If thresholds aren’t clearly defined or uniformly applied, auditors will flag inconsistencies. Clear guidance helps school staff know what must be tagged, tracked, and entered into the system.

Pro tip: Include a separate “inventory control threshold” for items that don’t meet capitalization levels but still need tracking (e.g., Chromebooks, tablets, radios, cameras).

3. Define What Is and Is Not a Fixed Asset

Clarity prevents confusion and prevents hundreds of unnecessary items from being tagged “just in case.”

Your policy should specify asset categories that must be tracked (e.g., technology, vehicles, equipment, furniture), items that are specifically excluded (e.g., consumables, software subscriptions, supplies), and exceptions unique to your district (e.g., musical instruments or SPED equipment).

This eliminates guesswork and ensures consistency across campuses.

4. Create Standard Procedures for Tagging New Assets

A fixed asset policy is only as strong as the district’s tagging routine.

Effective policies outline:

Who is responsible for tagging

When items should be tagged (best practice: upon receipt)

How tags should be affixed

What information is recorded (serial numbers, funding source, location, etc.)

How assets are entered into the asset management system

Without this section, districts end up with untagged assets scattered across multiple schools, which is guaranteed fuel for audit findings.

5. Include Rules for Transferring and Moving Assets

In a school district, assets move constantly—from classroom to classroom, building to building, and sometimes to staff or students.

Your policy should address how to document transfers, who approves moves between campuses, how student- or staff-assigned assets are tracked, and what happens when items return, are damaged, or are replaced.

Clear transfer procedures dramatically reduce discrepancies during physical inventories.

6. Create a Formal Disposal and Surplus Process

Disposals are one of the biggest problem areas in K–12 fixed asset management. Items get recycled, thrown away, auctioned, or lost, often without documentation.

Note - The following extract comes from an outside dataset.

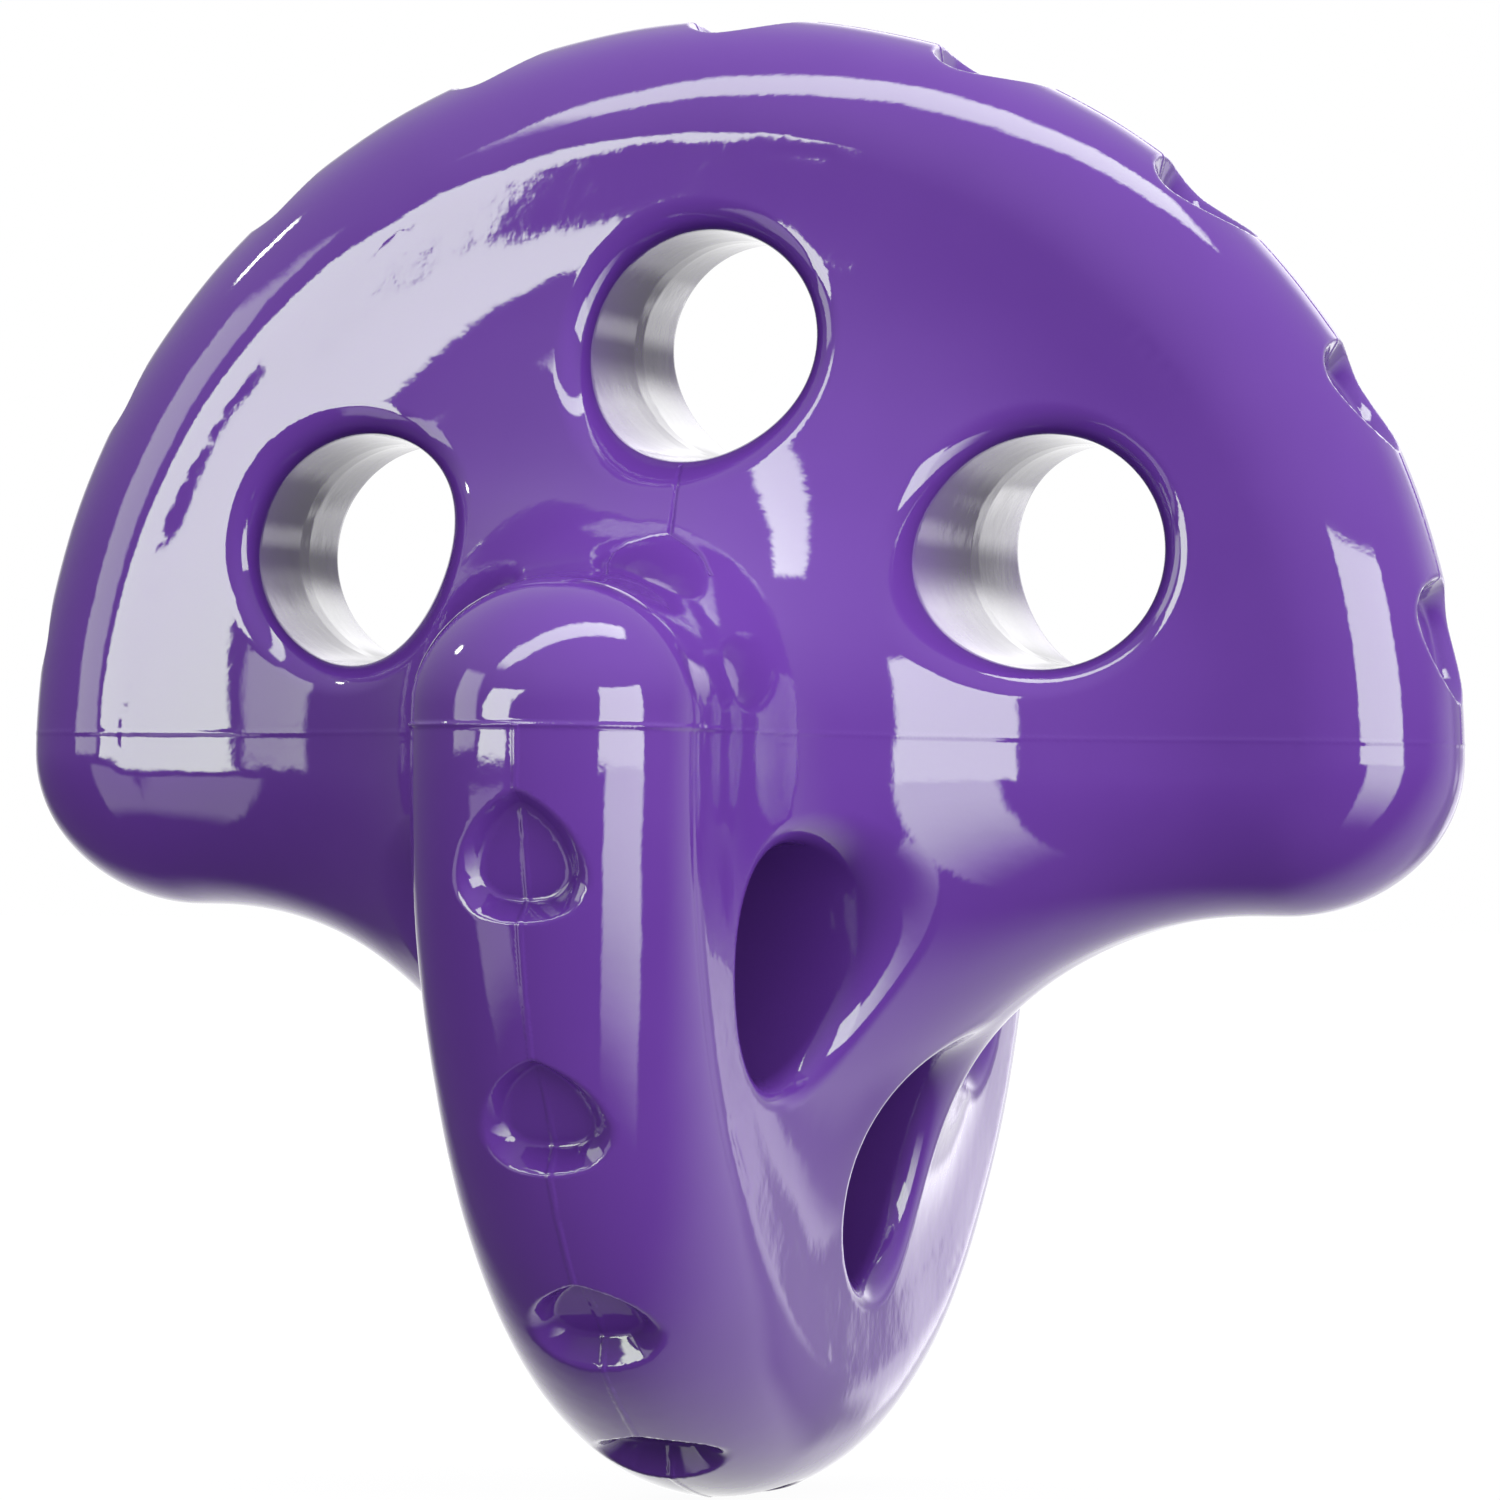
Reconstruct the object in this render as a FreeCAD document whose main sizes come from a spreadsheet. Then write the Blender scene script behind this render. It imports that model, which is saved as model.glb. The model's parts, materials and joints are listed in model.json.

The policy should include when an item can be declared surplus, required disposal forms or surplus requests, who approves disposals, methods of disposal (auction, recycling, trade-in, etc.), documentation requirements, and who removes the item from the fixed asset system.

A defined disposal workflow protects internal controls and prevents “ghost assets” from remaining on the books for years.

7. Outline Expectations for Physical Inventories

A strong policy must state how often the district conducts a full inventory and what the process includes.

Most districts adopt annual inventories for high-value and high-risk assets, biennial or triennial full-district inventories, and monthly or quarterly spot checks for departments with large equipment volumes.

The policy should also address inventory responsibilities, tools used (scanners, software, asset lists), how discrepancies are resolved, re-tagging missing or damaged labels, and deadlines for completing inventory cycles.

A policy without inventory standards will not stand up to audit scrutiny.

8. Specify Department Roles and Responsibilities

One of the biggest reasons policies fail is that no one knows who owns which part of the process.

Your policy should clearly define the role of the Finance/Business Office, responsibilities of IT, Facilities, Instructional Technology, Transportation, and school principals, who oversees compliance, who updates records and approves changes, and who completes inventories.

Clear responsibility = better accountability = fewer audit findings.

9. Implement Consistent Data Standards Across the District

A fixed asset system is only as reliable as the data inside it.

Your policy should include standards for naming conventions, location hierarchy (district → school → room), funding sources and grant tracking, asset categories and subcategories, serial number formatting, and depreciation methods.

When every school uses the same data standards, your system stays clean—and auditors notice.

10. Provide Procedures for Handling Federal Program Equipment

Federal equipment requires extra controls. Your policy should outline rules for tracking ESSER, Title I, IDEA, Perkins, and other federally funded items, loaning or assigning procedures, physical inventory frequency, documentation requirements from grant programs, and how to handle theft, damage, or loss.

Auditors give federal equipment special attention, so clarity in your policy is crucial.

11. Build a Training and Communication Plan

A fixed asset policy only works if people actually understand and follow it.

Your policy should include annual training expectations for school secretaries, tech teams, and principals, guidance on onboarding new staff, training materials or checklists for tagging, transfers, and inventories, and ways to communicate policy updates.

Without training, even the best-written policy sits on a shelf unused.

12. Keep Your Policy Short, Practical, and Action-Focused

One of the biggest mistakes districts make is writing overly technical policies that no one reads. Your goal should be clarity, not complexity.

A practical fixed asset policy uses plain language, explains processes step-by-step, matches how your district actually operates, includes templates, forms, and examples, and fits on 8–12 pages.

The cleaner your policy, the easier it is to follow.

Putting It All Together: The Anatomy of a Fixed Asset Policy That Works

A strong fixed asset policy contains:

    1. Purpose and scope, including local, state, and federal guidelines
    2. Capitalization and inventory control thresholds
    3. Clear definitions of fixed assets vs. non-assets
    4. Tagging procedures
    5. Transfer and movement rules
    6. Disposal and surplus guidelines
    7. Physical inventory requirements
    8. Roles and responsibilities across departments
    9. Standardized data requirements
    10. Federal program equipment controls
    11. Training and communication expectations

 

When your policy includes these components, you build stronger internal controls, reduce audit findings, and give every school in your district a clear, simple roadmap to follow that is tailored to your specific needs.